• _EXERCISE AIM_
Take the material and output all of it exactly.

• _SUPPLIED DATA_
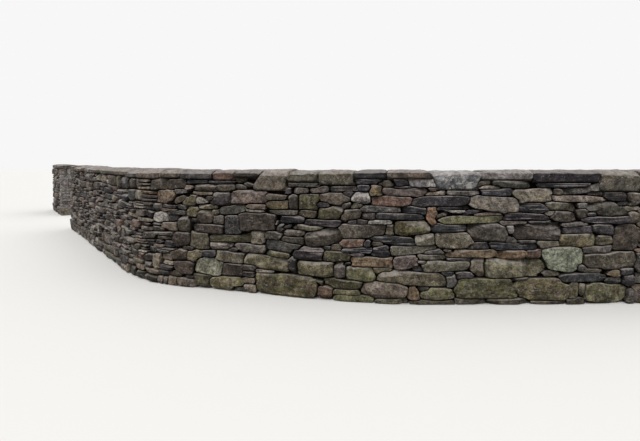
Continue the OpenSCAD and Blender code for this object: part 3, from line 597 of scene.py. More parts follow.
# One piece from groups of stones that share a ring layout; each group is points, tint, grain, kinds, count.
def meshOfStones(name, groups):
    points, tints, grains, kinds, loops, totals = [], [], [], [], [], []
    base = 0
    for point, tint, grain, kind, count in groups:
        n, m = point.shape[:2]
        if n == 0:
            continue
        quads, tris = ringFaces((m - 2) // count, count)
        # Turned over where the first stone's volume, the sum of a . (b x c) over its triangles, is negative
        split = np.concatenate([quads[:, [0, 1, 2]], quads[:, [0, 2, 3]], tris])
        a, b, c = np.moveaxis(point[0][split] - point[0][0], 1, 0)
        if np.einsum("ij,ij->i", a, np.cross(b, c)).sum() < 0:
            quads, tris = quads[:, ::-1], tris[:, ::-1]
        offset = base + np.arange(n)[:, None, None] * m
        loops += [(quads[None] + offset).reshape(-1), (tris[None] + offset).reshape(-1)]
        totals += [np.full(n * len(quads), 4), np.full(n * len(tris), 3)]
        points.append(point.reshape(-1, 3)), tints.append(tint.reshape(-1, 3))
        grains.append(grain.reshape(-1, 3)), kinds.append(kind.reshape(-1, 4))
        base += n * m
    points, loops, totals = np.concatenate(points), np.concatenate(loops), np.concatenate(totals)
    mesh = bpy.data.meshes.new(name)
    mesh.vertices.add(len(points))
    mesh.vertices.foreach_set("co", points.astype(np.float32).ravel())
    mesh.loops.add(len(loops))
    mesh.loops.foreach_set("vertex_index", loops.astype(np.int32))
    mesh.polygons.add(len(totals))
    mesh.polygons.foreach_set("loop_start", np.concatenate([[0], np.cumsum(totals)[:-1]]).astype(np.int32))
    mesh.polygons.foreach_set("loop_total", totals.astype(np.int32))
    mesh.update(calc_edges=True)
    mesh.polygons.foreach_set("use_smooth", np.ones(len(totals), bool))
    mesh.set_sharp_from_angle(angle=radians(24))
    tints = np.concatenate([np.concatenate(tints), np.ones((len(points), 1))], 1)
    for label, kindOf, key, data in (("stoneTint", "FLOAT_COLOR", "color", tints),
                                     ("stoneKind", "FLOAT_COLOR", "color", np.concatenate(kinds)),
                                     ("stoneGrain", "FLOAT_VECTOR", "vector", np.concatenate(grains))):
        mesh.attributes.new(label, kindOf, "POINT").data.foreach_set(key, data.astype(np.float32).ravel())
    return linked(name, mesh), len(totals)


courseFill = {
    "blockTop": (0.19, 0.27),      # height of the large blocks along the foot
    "blockLong": (0.32, 0.78),
    "band": (0.125, 0.215),        # height of a course before it is split into thinner stones
    "sway": (0.022, 0.014),        # how far a course wanders up and down, slowly and quickly
    "single": 0.46,                # share of a course left as one block high
    "through": 0.10,               # share of a course that rises through the next one too
    "double": 0.38,                # share split in two, and the rest is three thin slates
    "singleLong": (0.7, 3.3),      # lengths: of a single block by its height
    "throughLong": (1.7, 3.3),     # of one that rises through, by the height of its first course
    "doubleLong": (0.2, 0.52),
    "slateLong": (0.24, 0.5),
    "halved": (0.3, 0.45),         # layers longer than this are broken in two, and how often
    "footPin": (0.35, 0.07, 0.12), # how often a foot block has a pin beside it, and its least and most length
    "shortest": 0.035,             # shorter stones are left out
    "gap": 0.006,                  # gap that a stone leaves on each side, which it then spreads into
    "lean": 2.2,
}


# Heights at which courses begin, from the ground to the coping's bed.
def courseLevels(rng, finer):
    levels = [0.0, rng.uniform(*courseFill["blockTop"])]
    while levels[-1] < wallPlan["bed"] - 0.11:
        levels.append(levels[-1] + finer * rng.uniform(*courseFill["band"]))
    levels = np.array(levels)
    stretch = (wallPlan["bed"] - 0.004 - levels[1]) / (levels[-1] - levels[1])
    levels[1:] = levels[1] + (levels[1:] - levels[1]) * stretch
    return levels


# Courses between s0 and s1: large foot blocks, then uneven bands that wander up and down, split at random
# into single blocks, pairs and stacks of thin slates. Below 1, finer makes smaller stones, at the foot too.
def fillCourses(s0, s1, seed, tones, finer=1.0):
    rng = np.random.default_rng(seed)
    names, weights = list(tones), np.array(list(tones.values()), float)
    weights = weights / weights.sum()
    levels = courseLevels(rng, finer)
    last = len(levels) - 1
    phase = rng.uniform(0, 9, len(levels))
    slow, quick = courseFill["sway"]
    single, through = courseFill["single"], courseFill["through"]
    double = single + courseFill["double"]
    gap, lean, shortest = courseFill["gap"], courseFill["lean"], courseFill["shortest"]
    (longest, halved), (pinned, *pinLong) = courseFill["halved"], courseFill["footPin"]

    def level(k, s):
        sway = slow * np.sin(s * 1.9 + phase[k]) + quick * np.sin(s * 4.7 + 2 * phase[k])
        return levels[k] + (sway if 0 < k < last else 0)

    def longOf(kind, foot, tall):
        if foot:
            return finer ** 2 * rng.uniform(*courseFill["blockLong"])
        if kind < single:
            return tall * rng.uniform(*courseFill["throughLong" if kind < through else "singleLong"])
        return finer * rng.uniform(*courseFill["doubleLong" if kind < double else "slateLong"])

    # Shares of the height at which a course is split into layers
    def layersOf(kind, foot):
        if foot and finer < 1:
            return [rng.uniform(0.35, 0.62)]
        if foot or kind < single:
            return []
        return [rng.uniform(0.32, 0.68)] if kind < double else rng.uniform((0.25, 0.58), (0.4, 0.76))

    rows, risen = [], [[] for _ in levels]
    for k in range(last):
        foot, tall = k == 0, levels[k + 1] - levels[k]
        s = s0 + (rng.uniform(-0.2, 0) if k % 2 else 0)
        while s < s1 - 0.03:
            under = [b for a, b in risen[k] if a - 0.04 < s < b]
            if under:
                s = under[0]
                continue
            kind = rng.random()
            e = s + longOf(kind, foot, tall)
            e = s1 if s1 - e < 0.12 else e
            e = min([e] + [a for a, b in risen[k] if s < a < e + 0.06])
            a, b = max(s, s0), min(e, s1)
            z0, z1 = level(k, (a + b) / 2), level(k + 1, (a + b) / 2)
            both = levels[min(k + 2, last)] - levels[k]
            rises = (not foot and finer == 1 and kind < through and k + 1 < last
                     and both < 0.32 and b - a > 0.7 * both)
            if rises:
                z1 = level(k + 2, (a + b) / 2)
                risen[k + 1].append((a, b))
            cuts = [z0, *[z0 + (z1 - z0) * share for share in layersOf(kind, foot)], z1]
            for low, high in zip(cuts[:-1], cuts[1:]):
                parts = [a, b]
                if len(cuts) > 2 and b - a > longest and rng.random() < halved:
                    parts = [a, a + (b - a) * rng.uniform(0.35, 0.65), b]
                if foot and rng.random() < pinned:
                    parts = [a, b - rng.uniform(*pinLong), b]
                for start, end in zip(parts[:-1], parts[1:]):
                    if end - start < shortest:
                        continue
                    tone = names[rng.choice(len(names), p=weights)]
                    row = (start + gap, end - gap, low + gap, high - gap, tone, rng.normal(0, lean))
                    rows.append((*row, "block") if rises else row)
            s = e
    return rows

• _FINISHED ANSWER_
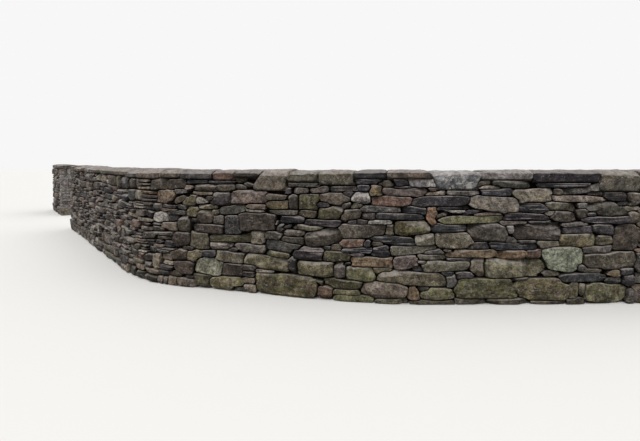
Continue the OpenSCAD and Blender code for this object: part 3, from line 597 of scene.py. More parts follow.
# One piece from groups of stones that share a ring layout; each group is points, tint, grain, kinds, count.
def meshOfStones(name, groups):
    points, tints, grains, kinds, loops, totals = [], [], [], [], [], []
    base = 0
    for point, tint, grain, kind, count in groups:
        n, m = point.shape[:2]
        if n == 0:
            continue
        quads, tris = ringFaces((m - 2) // count, count)
        # Turned over where the first stone's volume, the sum of a . (b x c) over its triangles, is negative
        split = np.concatenate([quads[:, [0, 1, 2]], quads[:, [0, 2, 3]], tris])
        a, b, c = np.moveaxis(point[0][split] - point[0][0], 1, 0)
        if np.einsum("ij,ij->i", a, np.cross(b, c)).sum() < 0:
            quads, tris = quads[:, ::-1], tris[:, ::-1]
        offset = base + np.arange(n)[:, None, None] * m
        loops += [(quads[None] + offset).reshape(-1), (tris[None] + offset).reshape(-1)]
        totals += [np.full(n * len(quads), 4), np.full(n * len(tris), 3)]
        points.append(point.reshape(-1, 3)), tints.append(tint.reshape(-1, 3))
        grains.append(grain.reshape(-1, 3)), kinds.append(kind.reshape(-1, 4))
        base += n * m
    points, loops, totals = np.concatenate(points), np.concatenate(loops), np.concatenate(totals)
    mesh = bpy.data.meshes.new(name)
    mesh.vertices.add(len(points))
    mesh.vertices.foreach_set("co", points.astype(np.float32).ravel())
    mesh.loops.add(len(loops))
    mesh.loops.foreach_set("vertex_index", loops.astype(np.int32))
    mesh.polygons.add(len(totals))
    mesh.polygons.foreach_set("loop_start", np.concatenate([[0], np.cumsum(totals)[:-1]]).astype(np.int32))
    mesh.polygons.foreach_set("loop_total", totals.astype(np.int32))
    mesh.update(calc_edges=True)
    mesh.polygons.foreach_set("use_smooth", np.ones(len(totals), bool))
    mesh.set_sharp_from_angle(angle=radians(24))
    tints = np.concatenate([np.concatenate(tints), np.ones((len(points), 1))], 1)
    for label, kindOf, key, data in (("stoneTint", "FLOAT_COLOR", "color", tints),
                                     ("stoneKind", "FLOAT_COLOR", "color", np.concatenate(kinds)),
                                     ("stoneGrain", "FLOAT_VECTOR", "vector", np.concatenate(grains))):
        mesh.attributes.new(label, kindOf, "POINT").data.foreach_set(key, data.astype(np.float32).ravel())
    return linked(name, mesh), len(totals)


courseFill = {
    "blockTop": (0.19, 0.27),      # height of the large blocks along the foot
    "blockLong": (0.32, 0.78),
    "band": (0.125, 0.215),        # height of a course before it is split into thinner stones
    "sway": (0.022, 0.014),        # how far a course wanders up and down, slowly and quickly
    "single": 0.46,                # share of a course left as one block high
    "through": 0.10,               # share of a course that rises through the next one too
    "double": 0.38,                # share split in two, and the rest is three thin slates
    "singleLong": (0.7, 3.3),      # lengths: of a single block by its height
    "throughLong": (1.7, 3.3),     # of one that rises through, by the height of its first course
    "doubleLong": (0.2, 0.52),
    "slateLong": (0.24, 0.5),
    "halved": (0.3, 0.45),         # layers longer than this are broken in two, and how often
    "footPin": (0.35, 0.07, 0.12), # how often a foot block has a pin beside it, and its least and most length
    "shortest": 0.035,             # shorter stones are left out
    "gap": 0.006,                  # gap that a stone leaves on each side, which it then spreads into
    "lean": 2.2,
}


# Heights at which courses begin, from the ground to the coping's bed.
def courseLevels(rng, finer):
    levels = [0.0, rng.uniform(*courseFill["blockTop"])]
    while levels[-1] < wallPlan["bed"] - 0.11:
        levels.append(levels[-1] + finer * rng.uniform(*courseFill["band"]))
    levels = np.array(levels)
    stretch = (wallPlan["bed"] - 0.004 - levels[1]) / (levels[-1] - levels[1])
    levels[1:] = levels[1] + (levels[1:] - levels[1]) * stretch
    return levels


# Courses between s0 and s1: large foot blocks, then uneven bands that wander up and down, split at random
# into single blocks, pairs and stacks of thin slates. Below 1, finer makes smaller stones, at the foot too.
def fillCourses(s0, s1, seed, tones, finer=1.0):
    rng = np.random.default_rng(seed)
    names, weights = list(tones), np.array(list(tones.values()), float)
    weights = weights / weights.sum()
    levels = courseLevels(rng, finer)
    last = len(levels) - 1
    phase = rng.uniform(0, 9, len(levels))
    slow, quick = courseFill["sway"]
    single, through = courseFill["single"], courseFill["through"]
    double = single + courseFill["double"]
    gap, lean, shortest = courseFill["gap"], courseFill["lean"], courseFill["shortest"]
    (longest, halved), (pinned, *pinLong) = courseFill["halved"], courseFill["footPin"]

    def level(k, s):
        sway = slow * np.sin(s * 1.9 + phase[k]) + quick * np.sin(s * 4.7 + 2 * phase[k])
        return levels[k] + (sway if 0 < k < last else 0)

    def longOf(kind, foot, tall):
        if foot:
            return finer ** 2 * rng.uniform(*courseFill["blockLong"])
        if kind < single:
            return tall * rng.uniform(*courseFill["throughLong" if kind < through else "singleLong"])
        return finer * rng.uniform(*courseFill["doubleLong" if kind < double else "slateLong"])

    # Shares of the height at which a course is split into layers
    def layersOf(kind, foot):
        if foot and finer < 1:
            return [rng.uniform(0.35, 0.62)]
        if foot or kind < single:
            return []
        return [rng.uniform(0.32, 0.68)] if kind < double else rng.uniform((0.25, 0.58), (0.4, 0.76))

    rows, risen = [], [[] for _ in levels]
    for k in range(last):
        foot, tall = k == 0, levels[k + 1] - levels[k]
        s = s0 + (rng.uniform(-0.2, 0) if k % 2 else 0)
        while s < s1 - 0.03:
            under = [b for a, b in risen[k] if a - 0.04 < s < b]
            if under:
                s = under[0]
                continue
            kind = rng.random()
            e = s + longOf(kind, foot, tall)
            e = s1 if s1 - e < 0.12 else e
            e = min([e] + [a for a, b in risen[k] if s < a < e + 0.06])
            a, b = max(s, s0), min(e, s1)
            z0, z1 = level(k, (a + b) / 2), level(k + 1, (a + b) / 2)
            both = levels[min(k + 2, last)] - levels[k]
            rises = (not foot and finer == 1 and kind < through and k + 1 < last
                     and both < 0.32 and b - a > 0.7 * both)
            if rises:
                z1 = level(k + 2, (a + b) / 2)
                risen[k + 1].append((a, b))
            cuts = [z0, *[z0 + (z1 - z0) * share for share in layersOf(kind, foot)], z1]
            for low, high in zip(cuts[:-1], cuts[1:]):
                parts = [a, b]
                if len(cuts) > 2 and b - a > longest and rng.random() < halved:
                    parts = [a, a + (b - a) * rng.uniform(0.35, 0.65), b]
                if foot and rng.random() < pinned:
                    parts = [a, b - rng.uniform(*pinLong), b]
                for start, end in zip(parts[:-1], parts[1:]):
                    if end - start < shortest:
                        continue
                    tone = names[rng.choice(len(names), p=weights)]
                    row = (start + gap, end - gap, low + gap, high - gap, tone, rng.normal(0, lean))
                    rows.append((*row, "block") if rises else row)
            s = e
    return rows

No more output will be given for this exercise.